2022 NFL Draft: The fall of QB Spencer Rattler and why we shouldn’t compare him to Oklahoma’s past No. 1 picks

We can learn from the past, but only if we look in the right place. That was my attempt at a profound quote. I’ll explain what I’m getting at here — it pertains to Oklahoma quarterback Spencer Rattler. 

Many of us vividly remember Baker Mayfield, Kyler Murray, and Jalen Hurts effortlessly operating Lincoln Riley’s brilliant scheme and producing with unprecedented efficiency. Those memories were used as a segue to believing Rattler was simply “next,” especially after his impressive redshirt freshman season in 2020. And, like Murray and Hurts, Rattler walked onto the Norman campus as a marquee quarterback recruit. 

But we just collectively glossed over the “redshirt freshman” part. 

Of course, everything is instantaneous today, and most of us have been conditioned — knowingly or not — to believe quick-hitting headlines tell the entire story. Therefore, we saw “productive Oklahoma quarterback” and immediately thought he was locked-in to being an early pick, and to many, No. 1 overall was his likeliest destination. 

Rattler took his first snap in the 2021 season at 20 years old with only 328 attempts on his collegiate resume. And while Riley’s offensive genius and the abundance of four- and five-star surrounding talent at Oklahoma can clear the runway for an ascension up draft boards, every quarterback’s different. If anything, the creativity of Riley’s attack and the dynamic supporting cast the Sooners trot out every season are the ingredients for a passer’s flaws to be completely overlooked because of the raw statistics almost guaranteed to be accumulated. 

Now, don’t get me wrong — Rattler is extremely talented. It’s obvious on some of the throws he makes every week. But Riley’s “Air Raid” system, one that features plenty of intricate screens and quick passes, attempts to “raid” defenses down the field with vertical routes. 

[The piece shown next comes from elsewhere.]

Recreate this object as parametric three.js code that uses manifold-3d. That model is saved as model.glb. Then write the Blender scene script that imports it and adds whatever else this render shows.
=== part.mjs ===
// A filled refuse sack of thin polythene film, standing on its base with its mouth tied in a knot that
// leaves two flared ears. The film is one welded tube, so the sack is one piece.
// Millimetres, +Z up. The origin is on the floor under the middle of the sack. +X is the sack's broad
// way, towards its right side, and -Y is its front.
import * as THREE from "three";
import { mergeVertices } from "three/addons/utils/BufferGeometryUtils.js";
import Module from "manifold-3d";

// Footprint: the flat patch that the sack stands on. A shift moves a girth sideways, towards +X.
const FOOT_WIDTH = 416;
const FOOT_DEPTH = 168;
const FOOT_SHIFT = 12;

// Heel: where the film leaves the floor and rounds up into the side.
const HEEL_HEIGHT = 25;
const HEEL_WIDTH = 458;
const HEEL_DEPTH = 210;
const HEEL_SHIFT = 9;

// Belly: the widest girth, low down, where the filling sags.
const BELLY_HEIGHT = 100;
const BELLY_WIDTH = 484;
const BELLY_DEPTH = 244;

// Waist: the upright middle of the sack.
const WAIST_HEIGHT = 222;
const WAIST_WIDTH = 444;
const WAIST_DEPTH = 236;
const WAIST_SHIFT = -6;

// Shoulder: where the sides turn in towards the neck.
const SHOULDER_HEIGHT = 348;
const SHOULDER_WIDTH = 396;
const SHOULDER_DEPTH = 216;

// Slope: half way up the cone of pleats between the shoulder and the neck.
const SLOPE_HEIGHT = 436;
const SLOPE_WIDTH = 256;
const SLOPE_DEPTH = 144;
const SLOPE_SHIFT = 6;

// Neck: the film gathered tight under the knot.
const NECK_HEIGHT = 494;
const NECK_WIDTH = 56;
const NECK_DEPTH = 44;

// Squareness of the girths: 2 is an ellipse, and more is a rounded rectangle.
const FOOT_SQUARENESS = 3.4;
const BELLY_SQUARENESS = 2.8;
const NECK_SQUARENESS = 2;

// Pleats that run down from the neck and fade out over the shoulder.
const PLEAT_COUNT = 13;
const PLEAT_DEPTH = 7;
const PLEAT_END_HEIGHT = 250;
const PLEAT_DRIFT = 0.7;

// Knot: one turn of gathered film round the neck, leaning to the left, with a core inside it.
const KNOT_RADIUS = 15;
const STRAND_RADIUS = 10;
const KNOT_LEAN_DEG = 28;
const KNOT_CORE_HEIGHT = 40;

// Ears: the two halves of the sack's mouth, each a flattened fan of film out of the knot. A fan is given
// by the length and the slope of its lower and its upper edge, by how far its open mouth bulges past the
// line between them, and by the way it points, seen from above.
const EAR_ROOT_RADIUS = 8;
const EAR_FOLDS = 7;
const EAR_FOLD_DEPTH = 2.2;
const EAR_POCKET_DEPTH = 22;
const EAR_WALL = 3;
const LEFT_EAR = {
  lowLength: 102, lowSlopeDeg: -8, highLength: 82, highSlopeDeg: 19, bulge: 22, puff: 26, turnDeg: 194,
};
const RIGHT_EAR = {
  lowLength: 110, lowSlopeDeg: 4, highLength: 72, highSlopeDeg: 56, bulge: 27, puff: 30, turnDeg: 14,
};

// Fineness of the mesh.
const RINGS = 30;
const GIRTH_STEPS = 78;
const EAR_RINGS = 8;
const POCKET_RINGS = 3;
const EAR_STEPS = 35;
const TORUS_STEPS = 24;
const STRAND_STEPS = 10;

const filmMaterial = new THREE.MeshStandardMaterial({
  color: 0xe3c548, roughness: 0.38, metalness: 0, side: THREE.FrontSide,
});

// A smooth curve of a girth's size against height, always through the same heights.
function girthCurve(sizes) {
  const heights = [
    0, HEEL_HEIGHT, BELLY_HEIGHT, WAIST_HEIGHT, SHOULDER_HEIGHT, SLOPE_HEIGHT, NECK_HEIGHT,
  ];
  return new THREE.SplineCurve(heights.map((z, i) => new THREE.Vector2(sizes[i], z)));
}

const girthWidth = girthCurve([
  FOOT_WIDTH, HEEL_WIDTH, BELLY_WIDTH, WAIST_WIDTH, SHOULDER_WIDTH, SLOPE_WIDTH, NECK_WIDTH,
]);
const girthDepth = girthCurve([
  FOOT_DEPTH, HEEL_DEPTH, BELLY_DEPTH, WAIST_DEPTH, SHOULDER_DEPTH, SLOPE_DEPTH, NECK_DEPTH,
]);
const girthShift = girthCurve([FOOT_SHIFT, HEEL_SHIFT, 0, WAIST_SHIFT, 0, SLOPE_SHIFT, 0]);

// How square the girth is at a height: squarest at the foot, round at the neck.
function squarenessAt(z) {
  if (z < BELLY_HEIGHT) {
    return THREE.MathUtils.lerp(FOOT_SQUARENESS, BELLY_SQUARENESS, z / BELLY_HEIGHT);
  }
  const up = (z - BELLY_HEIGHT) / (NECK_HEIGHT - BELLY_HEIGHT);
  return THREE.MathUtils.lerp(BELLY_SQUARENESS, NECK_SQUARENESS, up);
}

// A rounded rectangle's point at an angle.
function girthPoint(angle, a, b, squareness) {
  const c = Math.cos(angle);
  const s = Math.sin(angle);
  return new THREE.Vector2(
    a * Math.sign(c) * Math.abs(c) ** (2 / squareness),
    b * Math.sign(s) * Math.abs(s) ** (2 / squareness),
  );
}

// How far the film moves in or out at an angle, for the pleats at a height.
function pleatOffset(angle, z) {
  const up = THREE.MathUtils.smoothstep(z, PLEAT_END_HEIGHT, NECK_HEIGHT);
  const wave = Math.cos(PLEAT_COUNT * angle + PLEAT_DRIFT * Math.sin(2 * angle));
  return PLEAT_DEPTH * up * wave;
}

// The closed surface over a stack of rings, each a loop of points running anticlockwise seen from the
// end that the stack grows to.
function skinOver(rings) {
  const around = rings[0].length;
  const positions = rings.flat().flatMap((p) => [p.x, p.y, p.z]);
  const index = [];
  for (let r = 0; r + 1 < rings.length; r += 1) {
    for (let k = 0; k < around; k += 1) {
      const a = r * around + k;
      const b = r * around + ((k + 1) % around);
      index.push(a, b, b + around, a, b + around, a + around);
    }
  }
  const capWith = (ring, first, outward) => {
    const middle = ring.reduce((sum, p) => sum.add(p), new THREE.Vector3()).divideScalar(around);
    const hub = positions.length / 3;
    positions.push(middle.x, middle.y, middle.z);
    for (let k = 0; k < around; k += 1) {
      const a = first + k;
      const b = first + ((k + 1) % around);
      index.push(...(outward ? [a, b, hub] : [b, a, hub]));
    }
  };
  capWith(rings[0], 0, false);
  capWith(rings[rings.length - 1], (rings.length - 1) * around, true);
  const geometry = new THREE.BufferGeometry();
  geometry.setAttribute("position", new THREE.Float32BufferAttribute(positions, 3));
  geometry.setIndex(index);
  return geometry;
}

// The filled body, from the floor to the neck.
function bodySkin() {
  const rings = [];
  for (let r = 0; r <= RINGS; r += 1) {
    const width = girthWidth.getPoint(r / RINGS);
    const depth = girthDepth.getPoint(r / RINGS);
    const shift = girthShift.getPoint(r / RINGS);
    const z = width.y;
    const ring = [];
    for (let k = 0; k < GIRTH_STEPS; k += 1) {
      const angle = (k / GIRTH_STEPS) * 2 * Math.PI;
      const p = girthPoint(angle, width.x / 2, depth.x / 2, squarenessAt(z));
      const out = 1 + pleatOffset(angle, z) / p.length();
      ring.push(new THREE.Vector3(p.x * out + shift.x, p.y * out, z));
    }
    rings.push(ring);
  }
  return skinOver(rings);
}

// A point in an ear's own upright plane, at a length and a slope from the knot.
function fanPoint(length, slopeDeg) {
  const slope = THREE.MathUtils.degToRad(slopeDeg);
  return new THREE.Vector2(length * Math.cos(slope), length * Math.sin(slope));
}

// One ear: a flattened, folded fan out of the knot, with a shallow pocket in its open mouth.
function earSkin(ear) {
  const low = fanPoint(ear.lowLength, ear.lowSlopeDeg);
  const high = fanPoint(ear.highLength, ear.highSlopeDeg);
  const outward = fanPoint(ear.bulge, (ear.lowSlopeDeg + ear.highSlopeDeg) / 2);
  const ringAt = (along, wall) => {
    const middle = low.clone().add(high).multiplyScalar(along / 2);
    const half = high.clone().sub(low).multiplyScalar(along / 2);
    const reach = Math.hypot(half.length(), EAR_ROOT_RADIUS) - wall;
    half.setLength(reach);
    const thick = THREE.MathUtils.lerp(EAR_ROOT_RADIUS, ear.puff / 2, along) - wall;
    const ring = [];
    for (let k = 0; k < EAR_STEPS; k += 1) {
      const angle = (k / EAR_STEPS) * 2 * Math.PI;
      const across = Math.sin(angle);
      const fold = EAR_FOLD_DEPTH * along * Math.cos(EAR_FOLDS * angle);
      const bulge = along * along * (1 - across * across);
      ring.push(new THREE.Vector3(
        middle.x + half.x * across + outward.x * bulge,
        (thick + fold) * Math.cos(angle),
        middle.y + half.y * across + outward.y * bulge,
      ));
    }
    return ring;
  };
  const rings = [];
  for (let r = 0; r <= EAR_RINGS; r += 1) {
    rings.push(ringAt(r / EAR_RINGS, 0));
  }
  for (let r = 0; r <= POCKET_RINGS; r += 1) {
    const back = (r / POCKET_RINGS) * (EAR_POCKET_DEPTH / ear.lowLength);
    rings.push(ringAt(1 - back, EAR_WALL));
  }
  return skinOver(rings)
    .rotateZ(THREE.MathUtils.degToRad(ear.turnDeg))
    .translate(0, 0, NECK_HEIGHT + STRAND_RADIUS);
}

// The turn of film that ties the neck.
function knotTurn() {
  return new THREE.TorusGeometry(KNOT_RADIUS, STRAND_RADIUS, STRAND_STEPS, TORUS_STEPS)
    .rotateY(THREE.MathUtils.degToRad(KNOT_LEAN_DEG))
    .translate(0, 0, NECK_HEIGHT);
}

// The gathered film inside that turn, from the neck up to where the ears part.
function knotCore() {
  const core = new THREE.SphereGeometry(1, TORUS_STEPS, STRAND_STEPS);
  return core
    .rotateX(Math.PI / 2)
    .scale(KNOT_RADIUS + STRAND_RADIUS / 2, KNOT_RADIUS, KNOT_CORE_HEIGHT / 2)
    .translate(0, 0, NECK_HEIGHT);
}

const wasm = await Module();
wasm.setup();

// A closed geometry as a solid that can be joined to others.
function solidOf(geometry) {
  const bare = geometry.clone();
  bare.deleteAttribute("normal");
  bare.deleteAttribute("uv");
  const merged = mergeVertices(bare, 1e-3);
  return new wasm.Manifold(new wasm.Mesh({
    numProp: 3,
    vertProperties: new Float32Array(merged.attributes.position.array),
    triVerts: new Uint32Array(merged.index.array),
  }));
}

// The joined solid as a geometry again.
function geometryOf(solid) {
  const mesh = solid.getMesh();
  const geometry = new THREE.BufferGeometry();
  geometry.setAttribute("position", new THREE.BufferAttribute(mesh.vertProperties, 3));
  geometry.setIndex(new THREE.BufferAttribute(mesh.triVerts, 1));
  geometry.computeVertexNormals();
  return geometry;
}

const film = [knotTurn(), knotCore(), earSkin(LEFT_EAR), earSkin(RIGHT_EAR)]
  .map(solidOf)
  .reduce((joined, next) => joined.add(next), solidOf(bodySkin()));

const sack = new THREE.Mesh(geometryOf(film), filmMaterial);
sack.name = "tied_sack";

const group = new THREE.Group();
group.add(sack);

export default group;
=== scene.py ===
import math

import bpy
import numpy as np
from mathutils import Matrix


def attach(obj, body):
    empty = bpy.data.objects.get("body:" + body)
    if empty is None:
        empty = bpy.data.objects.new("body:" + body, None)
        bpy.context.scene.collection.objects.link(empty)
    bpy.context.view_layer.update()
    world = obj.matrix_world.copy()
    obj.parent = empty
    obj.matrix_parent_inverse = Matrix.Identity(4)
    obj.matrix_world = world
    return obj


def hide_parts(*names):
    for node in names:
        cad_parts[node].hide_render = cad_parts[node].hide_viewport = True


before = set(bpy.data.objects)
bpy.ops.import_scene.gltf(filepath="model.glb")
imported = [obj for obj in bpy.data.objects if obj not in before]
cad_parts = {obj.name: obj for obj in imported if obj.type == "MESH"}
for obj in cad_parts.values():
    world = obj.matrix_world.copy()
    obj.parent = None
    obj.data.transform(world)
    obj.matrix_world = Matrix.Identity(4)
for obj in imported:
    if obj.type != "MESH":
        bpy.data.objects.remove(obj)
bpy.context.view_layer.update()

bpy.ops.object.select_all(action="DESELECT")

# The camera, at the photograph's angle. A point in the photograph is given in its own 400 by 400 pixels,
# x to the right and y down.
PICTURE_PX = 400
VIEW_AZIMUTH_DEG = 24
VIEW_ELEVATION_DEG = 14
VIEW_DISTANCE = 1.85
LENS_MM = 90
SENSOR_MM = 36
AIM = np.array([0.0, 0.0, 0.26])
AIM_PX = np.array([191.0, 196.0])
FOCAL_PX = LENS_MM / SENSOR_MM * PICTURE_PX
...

Those long-ball connections were the foundation that made Mayfield, Murray, and Hurts so highly regarded as prospects. Check the percentage of attempts each Oklahoma quarterback made at least 20 yards down the field — one passer sticks out like a sore thumb. 

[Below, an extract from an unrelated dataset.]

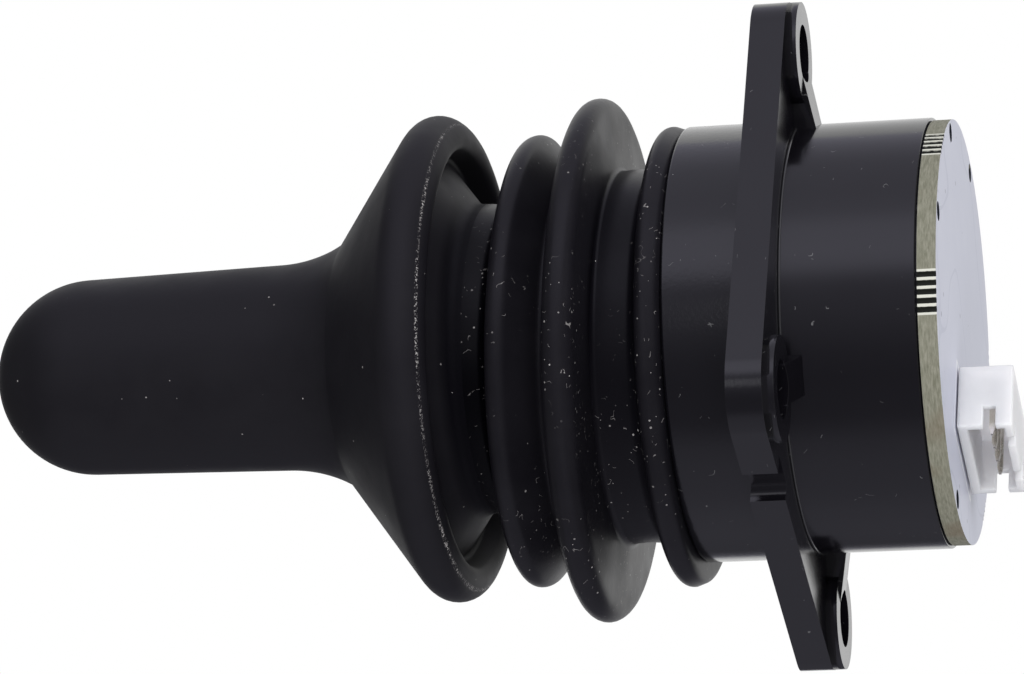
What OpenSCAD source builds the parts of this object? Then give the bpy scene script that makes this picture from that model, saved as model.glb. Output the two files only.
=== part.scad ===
// Two-axis flange-mounted joystick with a one-piece rubber grip and gaiter.
// Units are millimetres. Z runs along the stick, from the board up to the grip.
// The origin is the centre of the mounting holes on the front face of the flange.

/* [Body] */
// Diameter of the body above the flange
upper_d = 38.2; // [37.6:0.1:40]
// Height of the body above the flange
upper_h = 7; // [6.5:0.1:9]
// Diameter of the body below the flange
lower_d = 37.4; // [37:0.1:38.5]
// Depth from the front of the flange to the outer face of the board
body_depth = 16.2; // [15.6:0.1:20]
// Wall of the body below the flange
body_wall = 1.8; // [1.7:0.1:2.2]
// Height of the spigot that the boot snaps over
spigot_h = 1.2; // [0.9:0.1:1.5]
// Wall of the spigot
spigot_wall = 1; // [0.8:0.1:1.2]

/* [Flange] */
// Thickness of the flange
flange_t = 3; // [2.4:0.1:3.6]
// Pitch circle of the four mounting holes
bolt_pcd = 50; // [49:0.5:54]
// Diameter of the mounting holes
bolt_hole_d = 5; // [3.4:0.1:5.5]
// Radius of the flange's corners, round the mounting holes
corner_r = 4.5; // [4:0.1:5]
// Step from the flange's corners in to the bosses behind them
boss_step = 0.1; // [0.05:0.05:0.5]
// Height of the bosses behind the flange
boss_h = 1; // [0.6:0.1:2]
// Thickness of the webs from the bosses to the body
web_t = 3; // [2:0.1:4]
// Drop of the webs below the bosses where they meet the body
web_drop = 1; // [0.5:0.1:1.5]
// Width of the keying notch
notch_w = 4; // [3:0.1:5]
// Depth of the keying notch
notch_d = 1.8; // [1:0.1:3]
// Offset of the keying notch from the middle of its side
notch_x = 10; // [6:0.1:10.5]
// Chamfer where the flange meets the body
root_fillet = 0.5; // [0.2:0.1:0.8]

/* [Board] */
// Diameter of the sensor board
board_d = 36.9; // [36.4:0.1:37.2]
// Thickness of the sensor board
board_t = 1.6; // [1:0.1:2]
// Radius on which the locating pegs stand
peg_ring_r = 17.4; // [17.2:0.1:17.5]
// Diameter of the locating pegs
peg_d = 1.5; // [1.2:0.1:1.6]
// Gap between a peg and its hole
peg_gap = 0.08; // [0.05:0.01:0.1]
// How far a peg stops below the face of the board
peg_recess = 0.3; // [0.1:0.1:0.5]
// Diameter of each break-off perforation on the rim
tab_hole_d = 0.5; // [0.4:0.05:0.6]
// Number of perforations in a break-off tab
tab_holes = 5; // [3:1:6]
// Angle from the X axis to the middle of a tab
tab_angle = 25; // [18:1:32]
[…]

Percentage of pass attempts 20+ yards downfield

Baker Mayfield, 2017


Kyler Murray, 2018


Jalen Hurts, 2019


Spencer Rattler, 2021


Striking difference, right? Rattler executes the easy, underneath, schemed-open stuff quite well. The field-stretching, game-changing plays simply haven’t been there at what’s recently become the “normal” Oklahoma rate.

Only 15 of Rattler’s 176 pass attempts have gone 20 or more yards down the field this season. To match the previous rates of Mayfield, Murray, and Hurts, he would have needed around 34 or 35 of those deep shots. It’s not like Rattler hasn’t connected on those throws; he hasn’t even been attempting them. 

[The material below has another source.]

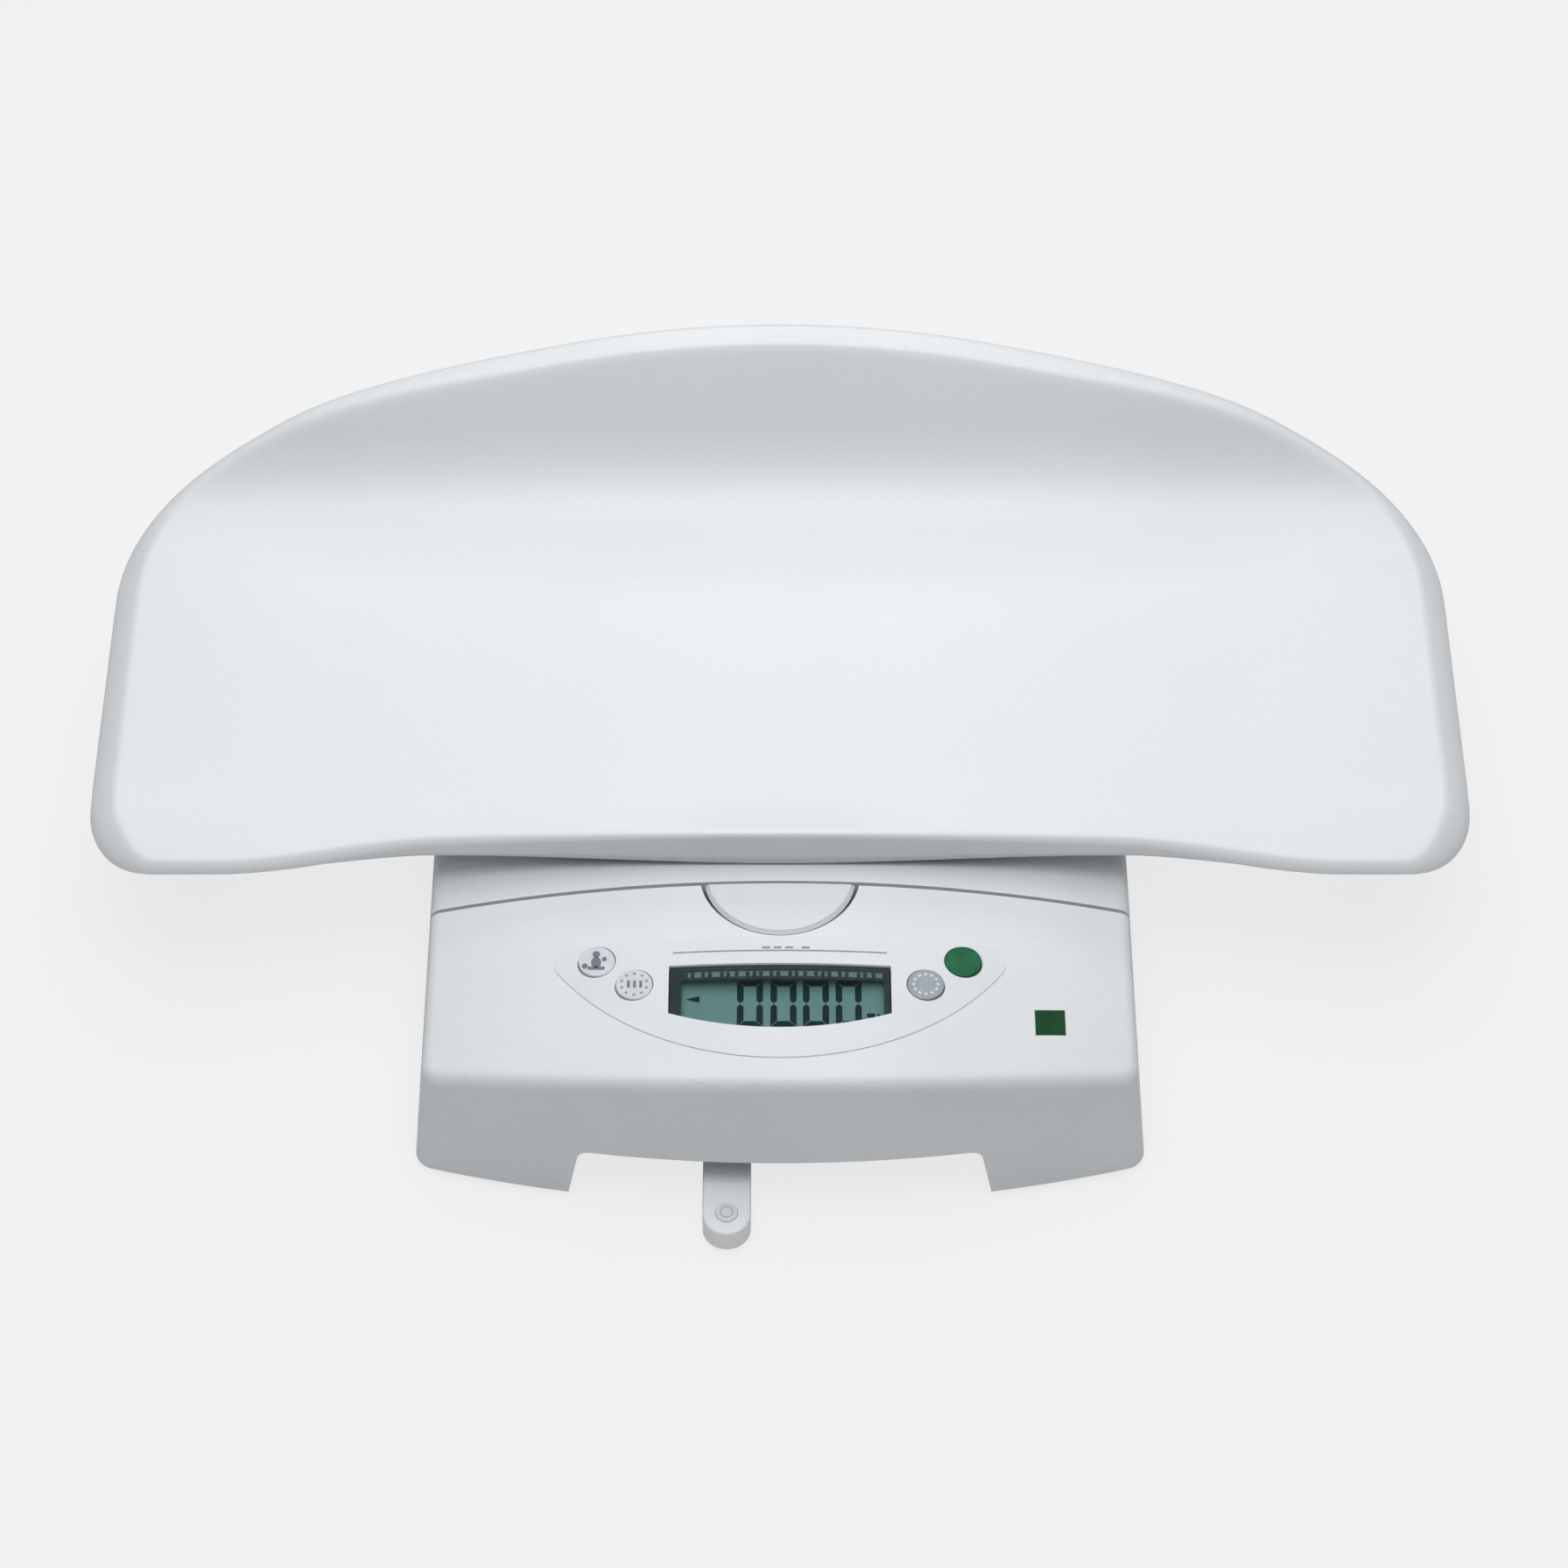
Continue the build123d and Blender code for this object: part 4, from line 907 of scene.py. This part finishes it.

And his decision-making and communication with receivers have been like that of a, well, redshirt sophomore quarterback. Those vital elements of playing the position have lacked on almost all of his interceptions. Remember, Mayfield went on to start two seasons after his redshirt sophomore year at Oklahoma. By Hurts’ third year in the Alabama program, he already had a pair of seasons of starting experience, was relegated to a backup role and was destined to transfer to Oklahoma to get a full year in Riley’s offense. 

Murray is clearly the exception to the rule, not the standard. Mayfield, Hurts and Rattler just don’t have his caliber of athletic abilities. 

Of course, Rattler is ahead of the vast majority of redshirt sophomore quarterbacks in college football. His standing as the No. 1 pro-style quarterback recruit in the country in 2019 suggested that would be the case. He’s just fallen short of the “we’ve never seen this before in college football history” efficiency standards set during the Riley era. That’s really it. 

And now, if you type “Spencer Rattler” into Twitter’s search, it autofills to “Spencer Rattler transfer.” That’s the world of college football we’re living in. It’s baffling how fast everything happens today. Just over a month ago, had you polled draft analysts across the internet, Rattler would’ve gotten plenty of votes as the 2022 No. 1 overall pick. Now it’s to the transfer portal for him. 

Rattler’s incredibly steep fall is a teachable moment, like most things in life. Don’t scout the helmet. Not every impressive redshirt freshman is bound to be selected early in the following draft. Being “first” on a marquee prospect means nothing. Maybe Oklahoma’s offensive environment is too cushy.

Projecting a quarterback from college to the NFL is the most challenging evaluation in all of sports. And every quarterback consists of his own unique mental and physical traits, even if he initially appears to be next off the assembly line at a college football powerhouse.